You start your business immediately, and at the end of 3 weeks, you find that your supplies have been exhausted, but you now have $90 in your bank (due to $65 of sales). And you still have the marketing materials intact, and the pitchers and glasses and table are left over. In other words, if the remaining equipment left with you are worth $20 - that, combined with the $90 in the bank, makes the company's stock value worth $110! In other words, the value of each share is now $1.10.

 

Hard work pays off!

You get ambitious and decide to sell a part of your company to your friend Bob to raise cash. You wish to sell 30% of the company, this means you will have to sell 30 shares. The value of each share is $1.10 by your calculations. So you collect $33 from your friend, and write over 30 shares to his name. Now Bob owns 30% of the company, and you own 70% of it. Time passes, and the lemonade business is continuing to do well. By your calculations, per share value of the company is $1.50 now! This means your 70 shares are now worth $105 and Bob's share is worth $45. Bob, though happy to see his worth go up, wishes to convert his shares into cash and decides to hold an open auction of his 30 shares in the lemonade company. He hopes to raise more than $1.50/share in this process.

Bob starts preparing for the auction and does so by preparing a small write-up about the lemonade company,its history of operations, its revenues and profits, its business model, the prime location it has for selling lemonade and about the future plans of the lemonade company. Of course all this was made possible by your efforts, but Bob is within his rights to talk about the company because he is a 30% owner of it.

Bob also writes about you- its star manager! He talks about your strengths and capabilities. And finally, he talks about the pure asset value/share of the company (which is $1.50 at the moment), but also introduces the notion of intrinsic value: that is, the company's value based on the future profits it is likely to generate. He then makes copies of this write-up and gives it to all those who had shown an interest in bidding for these shares.

Auctioning his shares!

The write-up has the desired effect. Many folks come for the day of the auction, and Bob himself sets the floor of the bidding at $1.45 and says he will not sell for anything below that number. Fred from the audience immediately offers $1.50 for the shares; Mary jumps in and offers $1.55; Ken raises it to $1.58; Fred comes back with a $1.60/share offer! Julia, who had been watching all this quietly, now makes a large offer: she offers $1.65 for all the 30 shares. Silence descends on the crowd and Julia wins the auction. Bob thus manages to get $49.50 for his 30 shares!
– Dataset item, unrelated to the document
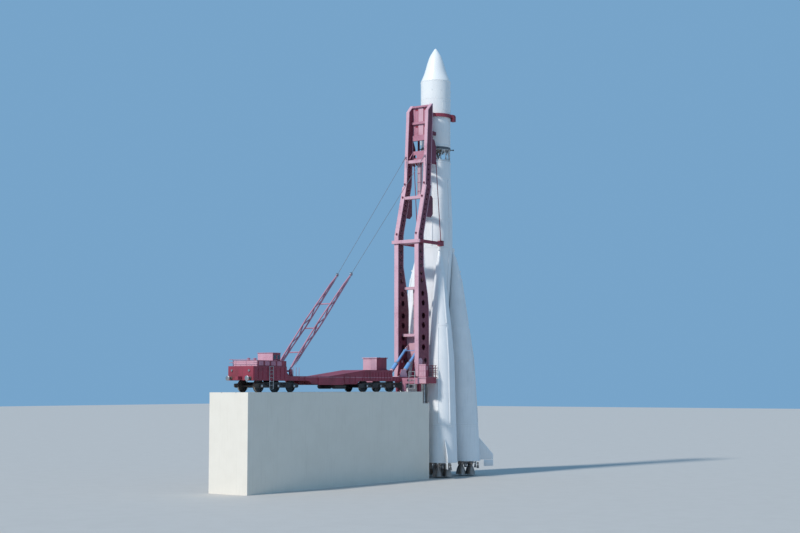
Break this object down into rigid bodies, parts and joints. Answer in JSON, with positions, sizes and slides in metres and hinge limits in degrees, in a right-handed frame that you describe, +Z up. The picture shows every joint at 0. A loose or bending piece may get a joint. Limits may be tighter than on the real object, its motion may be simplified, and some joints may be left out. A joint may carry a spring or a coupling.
{
  "type": "space rocket on a railway transporter-erector",
  "caption": "Upright strap-on space rocket clamped to the boom of a railway transporter-erector with lifting cylinders, stay arms and bogies.",
  "frame": {"origin": "on the rocket's axis at the height of the rail heads that carry the car", "axes": "+Z up along the rocket, the railway car stands toward -X, +Y is the far side"},
  "size_m": [30.0128, 7.3256, 38.36],
  "materials": {
    "rocket_white": "satin",
    "truss_grey": "satin",
    "engine_metal": "dull",
    "boom_rose": "matte",
    "car_crimson": "matte",
    "cylinder_blue": "satin",
    "cable_steel": "dull",
    "bogie_black": "matte"
  },
  "bodies": {
    "car": {"car_frame": "car_crimson", "outrigger_near": "boom_rose", "outrigger_far": "boom_rose", "end_frame": "car_crimson", "service_cabinet": "boom_rose", "deck_box": "car_crimson", "rear_cabin": "boom_rose"},
    "boom": {"boom_girder_near": "boom_rose", "boom_girder_far": "boom_rose", "boom_cross_frame": "boom_rose", "boom_middle_beam": "boom_rose", "boom_upper_frame": "boom_rose", "boom_head": "boom_rose", "fairing_collar": "boom_rose", "stage_saddle": "car_crimson", "core_clamp": "car_crimson", "payload_fairing": "rocket_white", "third_stage": "rocket_white", "interstage_truss": "truss_grey", "third_stage_engine": "engine_metal", "core_stage": "rocket_white", "core_engine": "engine_metal", "strap_on_tank_1": "rocket_white", "strap_on_tail_1": "rocket_white", "strap_on_engine_1": "engine_metal", "strap_on_tank_2": "rocket_white", "strap_on_tail_2": "rocket_white", "strap_on_engine_2": "engine_metal", "strap_on_tank_3": "rocket_white", "strap_on_tail_3": "rocket_white", "strap_on_engine_3": "engine_metal", "strap_on_tank_4": "rocket_white", "strap_on_tail_4": "rocket_white", "strap_on_engine_4": "engine_metal"},
    "lift_barrels": {"lift_barrels": "boom_rose"},
    "lift_rods": {"lift_rods": "cylinder_blue"},
    "stay_arms": {"stay_arms": "boom_rose"},
    "stay_near": {"stay_near": "cable_steel"},
    "stay_far": {"stay_far": "cable_steel"},
    "bogie_1": {"bogie_frame_1": "bogie_black"},
    "wheelset_1": {"wheelset_1": "bogie_black"},
    "wheelset_2": {"wheelset_2": "bogie_black"},
    "wheelset_3": {"wheelset_3": "bogie_black"},
    "wheelset_4": {"wheelset_4": "bogie_black"},
    "bogie_2": {"bogie_frame_2": "bogie_black"},
    "wheelset_5": {"wheelset_5": "bogie_black"},
    "wheelset_6": {"wheelset_6": "bogie_black"},
    "wheelset_7": {"wheelset_7": "bogie_black"},
    "core_vernier_1": {"core_vernier_1": "engine_metal"},
    "core_vernier_2": {"core_vernier_2": "engine_metal"},
    "core_vernier_3": {"core_vernier_3": "engine_metal"},
    "core_vernier_4": {"core_vernier_4": "engine_metal"},
    "strap_on_vernier_1": {"strap_on_vernier_1": "engine_metal"},
    "strap_on_vernier_2": {"strap_on_vernier_2": "engine_metal"},
    "strap_on_vernier_3": {"strap_on_vernier_3": "engine_metal"},
    "strap_on_vernier_4": {"strap_on_vernier_4": "engine_metal"},
    "strap_on_vernier_5": {"strap_on_vernier_5": "engine_metal"},
    "strap_on_vernier_6": {"strap_on_vernier_6": "engine_metal"},
    "strap_on_vernier_7": {"strap_on_vernier_7": "engine_metal"},
    "strap_on_vernier_8": {"strap_on_vernier_8": "engine_metal"}
  },
  "joints": [
    {"name": "boom_raise", "type": "hinge", "parent": "car", "child": "boom", "pos_m": [-4.3, 0, 2.6], "axis": [0, -1, 0], "range_deg": [0, 90]},
    {"name": "lift_barrels_swing", "type": "hinge", "parent": "car", "child": "lift_barrels", "pos_m": [-6.45, 0, 1.25], "axis": [0, -1, 0], "range_deg": [0, 20.58]},
    {"name": "lift_rods_slide", "type": "slide", "parent": "lift_barrels", "child": "lift_rods", "axis": [0.7399, 0, 0.6727], "range_m": [-1.5252, 0]},
    {"name": "stay_arms_fold", "type": "hinge", "parent": "car", "child": "stay_arms", "pos_m": [-21.2, 0, 1.62], "axis": [0, 1, 0], "range_deg": [0, 43.26]},
    {"name": "stay_near_swing", "type": "hinge", "parent": "boom", "child": "stay_near", "pos_m": [-3.29, -1.03, 20.7], "axis": [0, -1, 0], "range_deg": [0, 35.3], "deforming": ["stay_near"]},
    {"name": "stay_far_swing", "type": "hinge", "parent": "boom", "child": "stay_far", "pos_m": [-3.29, 1.03, 20.7], "axis": [0, -1, 0], "range_deg": [0, 35.3], "deforming": ["stay_far"]},
    {"name": "bogie_1_swivel", "type": "hinge", "parent": "car", "child": "bogie_1", "pos_m": [-8.995, 0, 0.875], "axis": [0, 0, 1], "range_deg": [-3, 3]},
    {"name": "wheelset_1_roll", "type": "hinge", "parent": "bogie_1", "child": "wheelset_1", "pos_m": [-6.19, 0, 0.475], "axis": [0, 1, 0], "continuous": true},
    {"name": "wheelset_2_roll", "type": "hinge", "parent": "bogie_1", "child": "wheelset_2", "pos_m": [-8.06, 0, 0.475], "axis": [0, 1, 0], "continuous": true},
    {"name": "wheelset_3_roll", "type": "hinge", "parent": "bogie_1", "child": "wheelset_3", "pos_m": [-9.93, 0, 0.475], "axis": [0, 1, 0], "continuous": true},
    {"name": "wheelset_4_roll", "type": "hinge", "parent": "bogie_1", "child": "wheelset_4", "pos_m": [-11.8, 0, 0.475], "axis": [0, 1, 0], "continuous": true},
    {"name": "bogie_2_swivel", "type": "hinge", "parent": "car", "child": "bogie_2", "pos_m": [-22.97, 0, 0.875], "axis": [0, 0, 1], "range_deg": [-3, 3]},
    {"name": "wheelset_5_roll", "type": "hinge", "parent": "bogie_2", "child": "wheelset_5", "pos_m": [-21.1, 0, 0.475], "axis": [0, 1, 0], "continuous": true},
    {"name": "wheelset_6_roll", "type": "hinge", "parent": "bogie_2", "child": "wheelset_6", "pos_m": [-22.97, 0, 0.475], "axis": [0, 1, 0], "continuous": true},
    {"name": "wheelset_7_roll", "type": "hinge", "parent": "bogie_2", "child": "wheelset_7", "pos_m": [-24.84, 0, 0.475], "axis": [0, 1, 0], "continuous": true},
    {"name": "core_vernier_1_tilt", "type": "hinge", "parent": "boom", "child": "core_vernier_1", "pos_m": [0.8, 0, -6.32], "axis": [1, 0, 0], "range_deg": [-35, 35]},
    {"name": "core_vernier_2_tilt", "type": "hinge", "parent": "boom", "child": "core_vernier_2", "pos_m": [0, 0.8, -6.32], "axis": [0, 1, 0], "range_deg": [-35, 35]},
    {"name": "core_vernier_3_tilt", "type": "hinge", "parent": "boom", "child": "core_vernier_3", "pos_m": [-0.8, 0, -6.32], "axis": [-1, 0, 0], "range_deg": [-35, 35]},
    {"name": "core_vernier_4_tilt", "type": "hinge", "parent": "boom", "child": "core_vernier_4", "pos_m": [0, -0.8, -6.32], "axis": [0, -1, 0], "range_deg": [-35, 35]},
    {"name": "strap_on_vernier_1_tilt", "type": "hinge", "parent": "boom", "child": "strap_on_vernier_1", "pos_m": [2.96278, 2.18496, -6.32], "axis": [0.7071, 0.7071, 0], "range_deg": [-35, 35]},
    {"name": "strap_on_vernier_2_tilt", "type": "hinge", "parent": "boom", "child": "strap_on_vernier_2", "pos_m": [2.18496, 2.96278, -6.32], "axis": [0.7071, 0.7071, 0], "range_deg": [-35, 35]},
    {"name": "strap_on_vernier_3_tilt", "type": "hinge", "parent": "boom", "child": "strap_on_vernier_3", "pos_m": [-2.18496, 2.96278, -6.32], "axis": [-0.7071, 0.7071, 0], "range_deg": [-35, 35]},
    {"name": "strap_on_vernier_4_tilt", "type": "hinge", "parent": "boom", "child": "strap_on_vernier_4", "pos_m": [-2.96278, 2.18496, -6.32], "axis": [-0.7071, 0.7071, 0], "range_deg": [-35, 35]},
    {"name": "strap_on_vernier_5_tilt", "type": "hinge", "parent": "boom", "child": "strap_on_vernier_5", "pos_m": [-2.96278, -2.18496, -6.32], "axis": [-0.7071, -0.7071, 0], "range_deg": [-35, 35]},
    {"name": "strap_on_vernier_6_tilt", "type": "hinge", "parent": "boom", "child": "strap_on_vernier_6", "pos_m": [-2.18496, -2.96278, -6.32], "axis": [-0.7071, -0.7071, 0], "range_deg": [-35, 35]},
    {"name": "strap_on_vernier_7_tilt", "type": "hinge", "parent": "boom", "child": "strap_on_vernier_7", "pos_m": [2.18496, -2.96278, -6.32], "axis": [0.7071, -0.7071, 0], "range_deg": [-35, 35]},
    {"name": "strap_on_vernier_8_tilt", "type": "hinge", "parent": "boom", "child": "strap_on_vernier_8", "pos_m": [2.96278, -2.18496, -6.32], "axis": [0.7071, -0.7071, 0], "range_deg": [-35, 35]}
  ],
  "couplings": [
    {"joint": "lift_barrels_swing", "follows": "boom_raise", "ratio": 0.22863},
    {"joint": "lift_rods_slide", "follows": "boom_raise", "m_per_rad": -0.97088},
    {"joint": "stay_arms_fold", "follows": "boom_raise", "ratio": 0.48059},
    {"joint": "stay_near_swing", "follows": "boom_raise", "ratio": 0.3922},
    {"joint": "stay_far_swing", "follows": "boom_raise", "ratio": 0.3922}
  ]
}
You watch the auction with interest, and calculate that your shares are now worth $115.50! With no additional work on your part! But of course you know that the worth based on your calculations was $105. This additional $10.50 is based on an estimate of multiple interested buyers of the future worth of the company (and your share in it). In fact, the buyer is hoping that the future worth will be more than the $1.65/share than she paid for it.

Your worth has increased with no work on your part!

A second question for the buyer is how many years would it take for the company's value to reach $165 (or $1.65/share)? If it is 10 years, then the buyer has probably overpaid because 10 years is a very long time horizon to accurately guess the future of a small company such as the lemonade company. If it is only 1 year before the value of the company rises to $165, it may be a fair deal.

Thus there are many considerations that the buyer of the shares in this business must account for. And yet, you, as the manager and owner will almost always have the best knowledge of the inside workings of the company. The buyer will almost never have the same advantage.

The Buyer has now rolled the dice!

This buyer (Julia in our example) is what we are: buyers of stock in the stock market. The role that you played in the above example is the role played by those who take their company public, for example, the owners of Google sold a portion of the company to you and me; Bill Gates did the same with Microsoft in 1980s and so on.

The role of Bob is interesting - he played the role of a market maker (in a very loose sense) - he bought shares from you and sold it to the best bidder in the market. This would have been even more accurate if you had hired Bob to sell your 30 shares to someone, instead of selling to Bob directly. Folks like Bob act as brokers and bring together buyers and sellers; occasionally, the broker may himself purchase shares and keep them on hand, fairly confident of the demand for the shares and his ability to sell them.

Multiply the above example by several trillion dollars, and add 10,000 companies to the mix, and a billion participants, and you have the makings of a stock market. Multiply the lemonade company by a few billion dollars, and you have an example of companies like Cisco, Microsoft and IBM. But the basic concepts of the value of a company, its value per share, its future value and so on do not change.

We hope this brief introduction was helpful in getting the basic concept of stocks and shares clear.